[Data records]
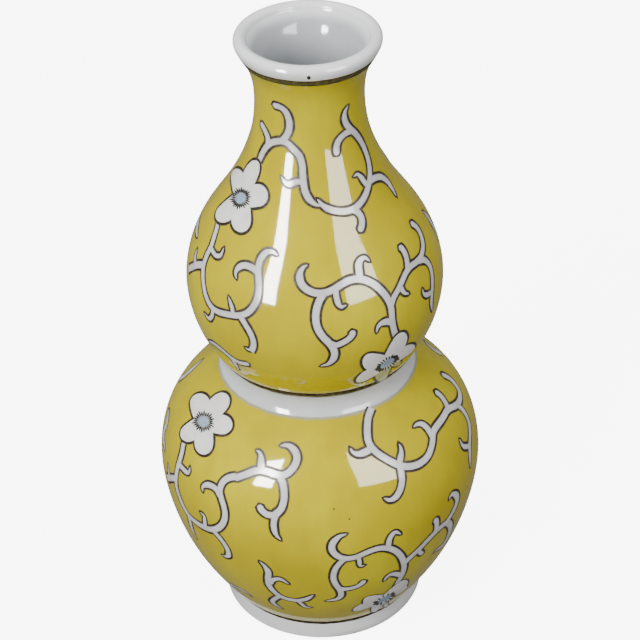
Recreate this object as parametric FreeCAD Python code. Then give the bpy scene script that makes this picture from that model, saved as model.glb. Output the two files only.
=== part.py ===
"""A double gourd vase of glazed porcelain, standing on its foot ring.

A small bulb with a slim neck sits on a larger bulb, and a white collar of slip fills the crease between them.
The vase is built as a potter builds it. A floor disc, a foot ring, the bottom and top of each bulb and a rolled lip
are made apart and luted together at lap joints, at each bulb's widest line, at the waist and under the lip. Two coats
of yellow enamel are then laid between the white foot, collar and lip.

Frame: millimetres, +Z up along the vase's axis, origin at the centre of the foot's resting circle.
Every piece is a solid of revolution, drawn as a closed section in the XZ plane.
"""

import FreeCAD
import Part
import os

# Heights, stacked from the table up
foot_height = 6.0
lower_belly_rise = 48.3
lower_shoulder_rise = 36.7
upper_belly_rise = 29.6
upper_shoulder_rise = 58.3
flare_rise = 19.3
lip_roll_radius = 1.8
white_lip_drop = 3.7

# Outside radii
foot_radius = 31.4
foot_spread = 0.5
lower_belly_radius = 50.0
waist_radius = 27.1
upper_belly_radius = 38.2
neck_radius = 15.7
lip_radius = 20.8

# Walls and coats
wall = 3.6
enamel_thickness = 0.3
floor_thickness = 4.8
foot_recess = 4.0
foot_ring_width = 5.0
foot_edge_round = 0.9

# Joints and the collar of slip
lap_length = 2.4
collar_drop = 2.5
collar_rise = 5.2
collar_fill_share = 0.528

# How each stretch of the outside swells: (share of its rise, share of its change in radius).
# The wall is even up to the given share of the flare, and from there the inside opens in one sweep to the lip.
lower_belly_shares = [(0.0, 0.0), (0.19, 0.316), (0.375, 0.578), (0.58, 0.792), (0.79, 0.937)]
lower_shoulder_shares = [(0.0, 0.0), (0.27, 0.052), (0.547, 0.255), (0.766, 0.591), (0.932, 0.881), (1.0, 1.0)]
upper_belly_shares = [(0.0, 0.0), (0.175, 0.275), (0.422, 0.653), (0.66, 0.883)]
upper_shoulder_shares = [(0.0, 0.0), (0.172, 0.071), (0.345, 0.269), (0.517, 0.567), (0.69, 0.808), (0.862, 0.957)]
flare_shares = [(0.0, 0.0), (0.363, 0.056), (0.677, 0.416), (0.811, 0.704), (0.9, 0.878), (1.0, 1.0)]
even_wall_share = 0.2
offset_samples = 28

# Heights of the named places on the vase
lower_belly_height = foot_height + lower_belly_rise
waist_height = lower_belly_height + lower_shoulder_rise
upper_belly_height = waist_height + upper_belly_rise
neck_height = upper_belly_height + upper_shoulder_rise
lip_height = neck_height + flare_rise
top_height = lip_height + lip_roll_radius
rim_line_height = lip_height - white_lip_drop
even_wall_top = neck_height + even_wall_share * flare_rise
collar_bottom = waist_height - collar_drop
collar_top = waist_height + collar_rise
floor_top = foot_recess + floor_thickness


def at(radius, height):
    """A point of a section, in the XZ plane."""
    return FreeCAD.Vector(radius, 0, height)


def stretch(shares, low, low_radius, high, high_radius):
    """Points of the outside between two named places, from a table of shares."""
    return [at(low_radius + part * (high_radius - low_radius), low + rise * (high - low)) for rise, part in shares]


def curve_through(points, upright_end=False):
    """A smooth curve through points that climb. It may be made to end pointing straight up."""
    upward = FreeCAD.Vector(0, 0, 1)
    curve = Part.BSplineCurve()
    curve.interpolate(
        Points=points,
        Tangents=[upward] * len(points),
        TangentFlags=[False] * (len(points) - 1) + [upright_end],
    )
    return curve


def parameter_at(curve, height):
    """Where a climbing curve crosses a height, by halving."""
    low, high = curve.FirstParameter, curve.LastParameter
    while (low + high) / 2 not in (low, high):
        middle = (low + high) / 2
        if curve.value(middle).z < height:
            low = middle
        else:
            high = middle
    return low


def radius_at(curve, height):
    return curve.value(parameter_at(curve, height)).x


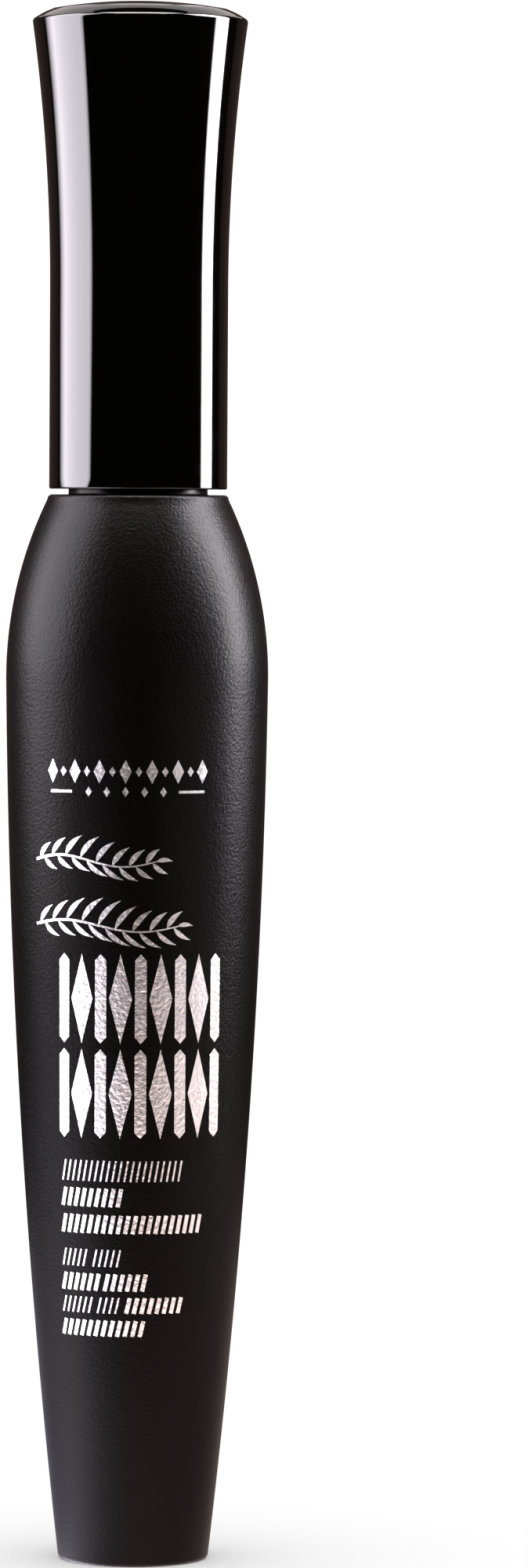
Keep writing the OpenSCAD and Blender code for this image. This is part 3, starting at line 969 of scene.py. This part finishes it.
def floor():
    """A wide, plain, pale floor that isn't seen in the gloss."""
    shape = bmesh.new()
    bmesh.ops.create_circle(shape, cap_ends=True, radius=4.0, segments=96)
    mesh = bpy.data.meshes.new("floor")
    shape.to_mesh(mesh)
    shape.free()
    material, _, shader = new_material("pale_floor", (0.9, 0.9, 0.9), 0.9)
    shader.inputs["Specular IOR Level"].default_value = 0.0
    mesh.materials.append(material)
    ground = bpy.data.objects.new("floor", mesh)
    bpy.context.collection.objects.link(ground)
    ground.visible_glossy = False
    ground.visible_shadow = False


def camera():
    """A camera at the height of the cap's mouth, tipped down a little to hold the whole tube."""
    data = bpy.data.cameras.new("camera")
    data.lens = 166.7
    data.sensor_width = 36
    eye_height = 0.088
    middle = 0.06425
    distance = 0.6
    tube_left_of_middle = 10.54 * MM
    lean = math.radians(0.33)
    seen = bpy.data.objects.new("camera", data)
    seen.location = (0, -distance, eye_height)
    seen.rotation_mode = "XYZ"
    view = Vector((tube_left_of_middle, distance, middle - eye_height)).to_track_quat("-Z", "Y")
    seen.rotation_euler = (view @ Quaternion(Vector((0, 0, 1)), lean)).to_euler()
    bpy.context.collection.objects.link(seen)
    bpy.context.scene.camera = seen


# ---------- build ----------

bottle_black = satin_black()
cap_black = gloss_black()
foil = silver_foil()

piece("bottle_shell", bottle_shell(), bottle_black, "container", "bottle", turned=True)
piece("wiper_insert", wiper_insert(), natural_polyethylene(), "container",
      "wiper", turned=True)
piece("paste_fill", paste_fill(), wet_paste(), "paste", "mascara_paste")
piece("overcap_shell", overcap_shell(), cap_black, "applicator", "overcap", turned=True)
piece("cap_dome", cap_dome(), cap_black, "applicator", "cap_top", turned=True)
piece("wand_rod", wand_rod(), satin_rod(), "applicator", "rod", turned=True)
piece("wire_twist", twisted_wire(), twisted_steel(), "applicator", "wire_core")
piece("brush_filaments", brush_filaments(), nylon_bristle(), "applicator", "bristles")

piece("foil_crest", foil_crest(), foil, "container")
piece("foil_sprigs", foil_sprigs(), foil, "container")
piece("foil_frieze", foil_frieze(), foil, "container")
piece("foil_hatching", foil_hatching(), foil, "container")

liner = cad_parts["inner_cap"]
liner.data.materials.clear()
liner.data.materials.append(black_liner())

floor()
studio_world()
lighting()
camera()

bpy.context.scene.view_settings.view_transform = "Standard"
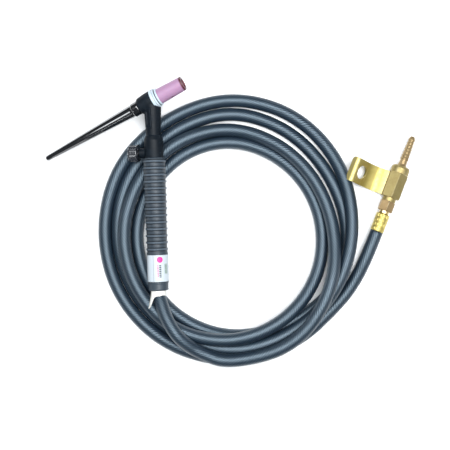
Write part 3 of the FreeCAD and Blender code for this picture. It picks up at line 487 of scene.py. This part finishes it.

**WHAT THE TASK REQUIRES**
From the first line of the records above to the line that contains "its foot ring.", quote each line exactly.

**PROBLEM SOLUTION**
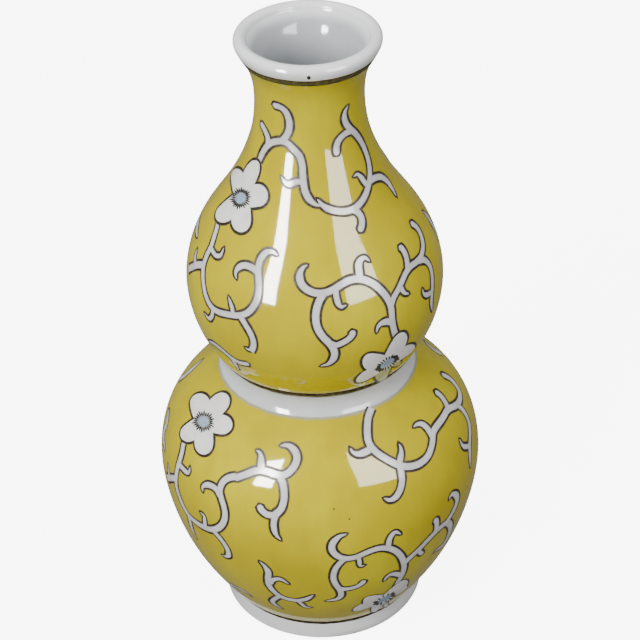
Recreate this object as parametric FreeCAD Python code. Then give the bpy scene script that makes this picture from that model, saved as model.glb. Output the two files only.
=== part.py ===
"""A double gourd vase of glazed porcelain, standing on its foot ring.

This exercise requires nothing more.